Amongst the many treasures at Toronto's Royal Ontario Museum, is a little a known orihon scrapbook that began to be compiled in 1904 by Canadian author, educator and traveler, Margaret MacLean while she lived in Yokohama, Japan. This orihon's artistic, cultural, educational and historical merits are many.
It acts as a window into a transformative era of critical importance in Japanese history, during and following the Russo-Japanese War. The story is told through the interweaving of two art forms: traditional Japanese orihon book binding (used for the preservation of scroll paintings and calligraphy), and the North American art of scrapbooking, in this case with hundreds of photographs and other visual media. The MacLean Orihon emerges while the photo album itself is undergoing a radical transformation from a repository of stiff studio portraits into an expressive stage for snapshot photographs.
Complimenting its focus on the Russo-Japanese War of 1904-5, The MacLean Orihon includes hundreds of Yokohama Shashin prints, picture postcards, woodblock prints and other ephemera to image the life of Japanese people in the later decades of the Meiji Period. The MacLean Orihon is further enriched with personal correspondence, formal invitations, official photographs, and articles MacLean herself wrote for the Canadian press. They reveal insights into MacLean's editorial intent when she does not explicitly write one.

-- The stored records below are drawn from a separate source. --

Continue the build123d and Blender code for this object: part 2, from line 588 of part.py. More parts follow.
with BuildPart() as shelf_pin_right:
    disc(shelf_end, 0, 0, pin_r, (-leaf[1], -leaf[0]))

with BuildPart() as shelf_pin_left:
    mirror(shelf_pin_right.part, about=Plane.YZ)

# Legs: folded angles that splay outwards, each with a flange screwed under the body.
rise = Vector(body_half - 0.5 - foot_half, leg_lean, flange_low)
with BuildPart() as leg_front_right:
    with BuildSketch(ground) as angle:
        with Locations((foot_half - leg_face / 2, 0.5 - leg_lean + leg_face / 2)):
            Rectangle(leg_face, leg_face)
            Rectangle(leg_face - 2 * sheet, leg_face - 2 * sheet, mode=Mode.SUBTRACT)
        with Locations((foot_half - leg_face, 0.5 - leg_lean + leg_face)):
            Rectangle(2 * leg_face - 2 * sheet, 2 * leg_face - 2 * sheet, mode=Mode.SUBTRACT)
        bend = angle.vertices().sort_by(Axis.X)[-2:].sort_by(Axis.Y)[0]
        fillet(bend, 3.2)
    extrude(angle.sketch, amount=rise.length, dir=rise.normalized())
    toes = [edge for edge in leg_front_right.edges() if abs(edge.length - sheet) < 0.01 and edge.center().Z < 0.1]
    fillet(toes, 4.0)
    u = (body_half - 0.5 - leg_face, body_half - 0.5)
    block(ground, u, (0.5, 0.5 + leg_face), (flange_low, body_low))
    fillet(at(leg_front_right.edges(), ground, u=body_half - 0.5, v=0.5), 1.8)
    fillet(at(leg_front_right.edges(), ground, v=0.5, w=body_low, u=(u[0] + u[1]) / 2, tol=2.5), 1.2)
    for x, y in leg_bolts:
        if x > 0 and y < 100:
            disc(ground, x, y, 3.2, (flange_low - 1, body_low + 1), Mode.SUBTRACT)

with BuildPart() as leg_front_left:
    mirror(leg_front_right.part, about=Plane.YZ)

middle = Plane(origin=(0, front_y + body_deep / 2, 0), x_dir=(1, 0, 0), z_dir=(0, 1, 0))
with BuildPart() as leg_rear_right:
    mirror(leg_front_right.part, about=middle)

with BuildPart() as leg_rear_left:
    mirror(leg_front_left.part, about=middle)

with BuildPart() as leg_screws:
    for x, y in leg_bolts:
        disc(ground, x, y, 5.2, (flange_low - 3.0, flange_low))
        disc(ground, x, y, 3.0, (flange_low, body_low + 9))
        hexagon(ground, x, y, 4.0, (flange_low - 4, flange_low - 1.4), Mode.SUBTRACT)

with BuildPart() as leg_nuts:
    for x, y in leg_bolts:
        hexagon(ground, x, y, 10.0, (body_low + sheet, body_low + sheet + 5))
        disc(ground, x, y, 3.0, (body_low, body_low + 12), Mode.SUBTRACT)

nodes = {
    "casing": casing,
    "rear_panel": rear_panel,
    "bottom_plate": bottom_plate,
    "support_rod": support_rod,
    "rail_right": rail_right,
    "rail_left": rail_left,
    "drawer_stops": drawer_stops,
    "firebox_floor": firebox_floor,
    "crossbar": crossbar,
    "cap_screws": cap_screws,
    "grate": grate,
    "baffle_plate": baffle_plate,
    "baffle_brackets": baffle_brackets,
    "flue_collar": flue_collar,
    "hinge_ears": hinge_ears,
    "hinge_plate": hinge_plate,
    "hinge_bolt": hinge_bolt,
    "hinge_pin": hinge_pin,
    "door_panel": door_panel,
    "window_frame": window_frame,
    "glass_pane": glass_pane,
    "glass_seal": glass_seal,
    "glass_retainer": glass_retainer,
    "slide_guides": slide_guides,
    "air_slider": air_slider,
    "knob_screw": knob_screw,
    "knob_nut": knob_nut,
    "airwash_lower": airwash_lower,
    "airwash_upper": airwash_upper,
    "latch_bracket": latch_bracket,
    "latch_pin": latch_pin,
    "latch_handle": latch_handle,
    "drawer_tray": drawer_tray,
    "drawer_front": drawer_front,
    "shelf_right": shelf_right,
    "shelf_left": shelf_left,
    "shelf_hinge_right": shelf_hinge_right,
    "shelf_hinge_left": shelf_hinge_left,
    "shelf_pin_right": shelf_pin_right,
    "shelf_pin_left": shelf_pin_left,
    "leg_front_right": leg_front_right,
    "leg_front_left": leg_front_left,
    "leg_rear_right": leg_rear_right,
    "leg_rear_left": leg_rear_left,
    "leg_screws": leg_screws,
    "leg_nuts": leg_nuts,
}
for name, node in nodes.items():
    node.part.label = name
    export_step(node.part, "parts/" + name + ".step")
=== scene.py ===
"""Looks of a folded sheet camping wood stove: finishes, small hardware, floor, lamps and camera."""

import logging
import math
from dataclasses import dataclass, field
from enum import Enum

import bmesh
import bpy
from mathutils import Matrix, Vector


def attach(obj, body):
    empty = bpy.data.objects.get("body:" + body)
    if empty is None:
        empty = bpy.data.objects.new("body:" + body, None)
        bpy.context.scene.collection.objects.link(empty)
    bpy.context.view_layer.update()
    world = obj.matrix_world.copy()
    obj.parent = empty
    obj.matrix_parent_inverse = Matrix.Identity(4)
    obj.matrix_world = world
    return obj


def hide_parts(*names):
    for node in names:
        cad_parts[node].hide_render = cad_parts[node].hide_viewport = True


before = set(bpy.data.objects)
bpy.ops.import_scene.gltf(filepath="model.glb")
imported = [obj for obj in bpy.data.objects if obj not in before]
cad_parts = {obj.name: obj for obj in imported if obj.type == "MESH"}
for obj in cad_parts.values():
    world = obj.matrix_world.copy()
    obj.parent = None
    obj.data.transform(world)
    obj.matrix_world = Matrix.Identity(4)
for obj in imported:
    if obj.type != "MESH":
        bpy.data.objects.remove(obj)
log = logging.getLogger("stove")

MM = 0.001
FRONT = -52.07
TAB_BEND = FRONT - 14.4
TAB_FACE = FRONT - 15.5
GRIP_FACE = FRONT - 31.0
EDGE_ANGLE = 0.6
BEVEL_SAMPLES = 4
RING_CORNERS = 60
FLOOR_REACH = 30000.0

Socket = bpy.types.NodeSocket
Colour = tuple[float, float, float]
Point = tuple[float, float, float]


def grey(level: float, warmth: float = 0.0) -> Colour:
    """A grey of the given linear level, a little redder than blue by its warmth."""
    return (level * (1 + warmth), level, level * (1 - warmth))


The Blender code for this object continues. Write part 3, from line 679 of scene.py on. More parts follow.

In regards to photographic history, The MacLean Orihon's hundreds of photographic postcards represent a decisive shift in photographic aesthetics in Japan. As a whole, they showcase a pictorial style different from the souvenir photographs of the 1870s to 1890s that were aimed at the tourist and export markets. The popularity of early 1900s photo postcards created great opportunities for Japanese photographers and publishers who catering to local audiences. Through its diversity of photographic media, The MacLean Orihon captures the gradual emancipation of Japanese photography from foreigner control in the Meiji Period, paralleling that country's transformation into a global power.